WELT
Energiewende: Deutschland und Indien vereinbaren Wasserstoff-Zusammenarbeit
Baku, 26. Oktober, AZERTAC
Am Rande der deutsch-indischen Regierungskonsultationen in Neu-Delhi wurde eine Kooperation mit Blick auf grünen Wasserstoff vereinbart. Dennoch stockt Deutschlands Wasserstoff-Strategie.
Wasserstoff gilt als klimafreundlicher Hoffnungsträger der Energiewende, insbesondere wenn bei seiner Gewinnung erneuerbare Energien zum Einsatz kommen. Der Energieträger wird benötigt, um auch Industriebranchen wie Stahl oder Zement klimaneutral zu machen. Nun wollen Deutschland und Indien unter anderem die Zusammenarbeit bei Forschung und Entwicklung vorantreiben und mehr Möglichkeiten zur Vernetzung von Unternehmen schaffen.
Indien wolle ein wichtiger Exporteur werden, erklärte der deutsche Bundeswirtschaftsminister Robert Habeck. Das Land habe aufgrund günstigster Preise für Strom aus Erneuerbaren Energien das Potenzial, global wettbewerbsfähig grünen Wasserstoff herzustellen. Feste Lieferkontingente seien aber noch nicht verabredet worden. Die nun vereinbarte sogenannte Roadmap solle dazu beitragen, Wasserstoff langfristig rentabel zu machen und den Handel zu unterstützen.

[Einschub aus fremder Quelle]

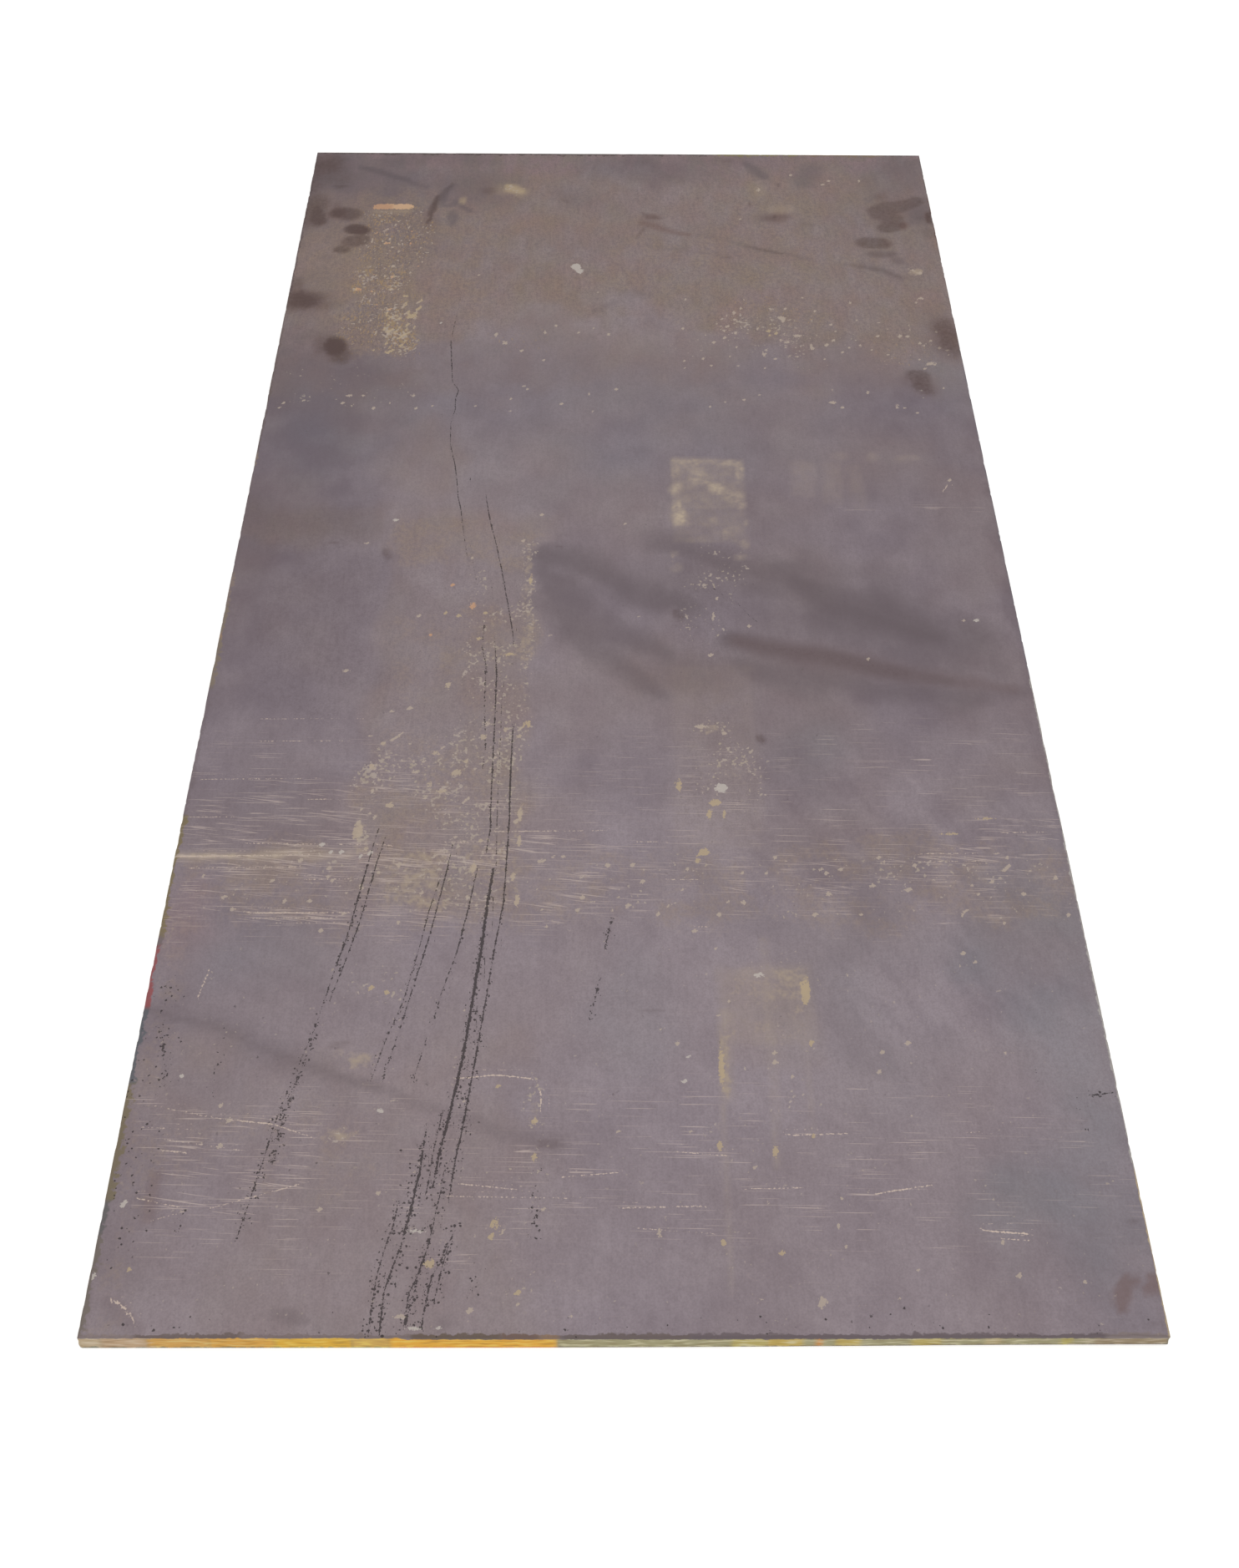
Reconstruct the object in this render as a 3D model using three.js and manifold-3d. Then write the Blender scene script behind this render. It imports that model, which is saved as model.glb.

Die Bundesregierung habe mit der Vereinbarung einen weiteren Impuls für den Markt gegeben. "Aber am Ende müssen Wissenschaftler, Studierende, Unternehmen jetzt einsteigen." Auf die Dauer müsse sich grüner Wasserstoff am Markt behaupten, so der Habeck.
Kritiker monieren, es werde noch lange dauern, bis Wasserstoff zu attraktiven Preisen zur Verfügung steht. Außerdem sei es unklar, ob ihn Indien angesichts des eigenen starken Wirtschaftswachstums dann überhaupt in großen Mengen exportieren will. Indien plant bis 2030 den Aufbau einer Produktionskapazität von fünf Millionen Tonnen Wasserstoff pro Jahr.
In ihrer nationalen Wasserstoffstrategie geht die Bundesregierung davon aus, dass Deutschland bis 2030 Wasserstoff mit einer Leistung von 95 bis 130 Terrawattstunden pro Jahr benötigen wird, was einem Brennwert von mehr als 3 Millionen Tonnen Wasserstoff entspreche. Weil Deutschland nicht in der Lage ist, den Wasserstoff komplett selbst zu produzieren, rechnet die Bundesregierung damit, 50 bis 70 Prozent des benötigten Wasserstoffs bis 2030 importieren zu müssen.
Anfang der Woche hatte Habeck mit Verzögerung das Wasserstoff-Kernnetz vorgestellt. Es zeigt, wo hierzulande Pipelines verlaufen sollen. Demnach soll es 13 Knotenpunkte an den deutschen Grenzen für den Import geben und das Netz bis 2032 fertiggestellt werden. Es fehlt jedoch an möglichen Betreibern für das Milliardenprojekt. Mancherorts haben zudem Bürgerinitiativen bereits Widerstand angekündigt.
Die ambitionierten Pläne der Bundesregierung werden auch dadurch beeinträchtigt, dass sich der Start einer Wasserstoff-Pipeline von Dänemark nach Deutschland um mehrere Jahre verschiebt. Der für 2028 geplante Bau verzögere sich bis 2031, wie das Klima- und Energieministerium in Kopenhagen mitteilte. Eine Prüfung des Staatsunternehmens Energinet habe ergeben, dass noch umfangreiche Umwelt- und Sicherheitsstudien nötig seien.